Hence began my mini-obsession with the crazy guy who dwells in my aunt’s basement. Apparently he’s the brother of a friend of my aunt’s; they met when she was visiting his house. Being that I’ve never seen the guy in direct light, let alone any interaction between the two, I’m not sure of the driving force behind the relationship. I do know that my aunt collects some sort of social security benefits for taking care of him. I don’t want to assume that my aunt just married him to collect a government paycheck, but then again, I can’t dismiss that possibility when it comes to my notoriously stingy, penny-pinching aunt.
Anyway, he’d never really come up into conversation among members of my family other than my mom and I, until about yesterday. So I’m a bit relieved that it wasn’t some shared hallucination between me and my mother, and mildly amused at the notion that my family has a basement lurker.
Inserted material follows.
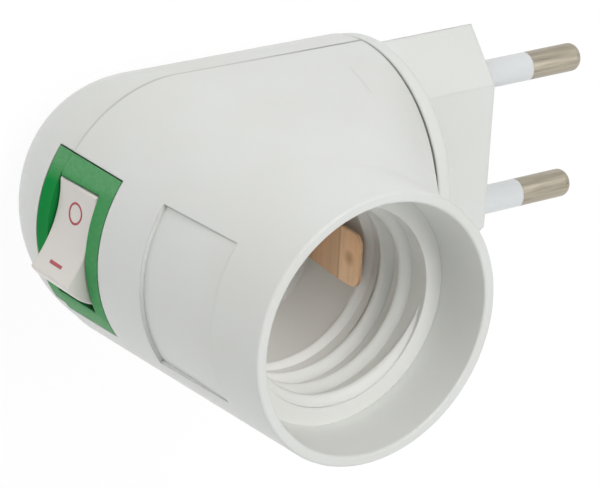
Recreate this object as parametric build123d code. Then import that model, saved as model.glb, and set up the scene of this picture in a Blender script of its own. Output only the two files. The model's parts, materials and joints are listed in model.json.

If I were any younger, he might haunt my nightmares, but now I kind of wish I could befriend him, and maybe lure him out of his basement lair somehow (according to one of the cousins, he does mow the lawn sometimes). Maybe if he would come to our parties, he’d get over his fear of people. He could sit at the “kids” table, with the children and the rest of us who don’t speak Vietnamese! He could get to eat New Year’s Cake* with us and laugh at all the adults. It would be a grand time.
* - Actually a savory dish made with rice, beans, and egg, wrapped in banana leaves. Really tasty when fried.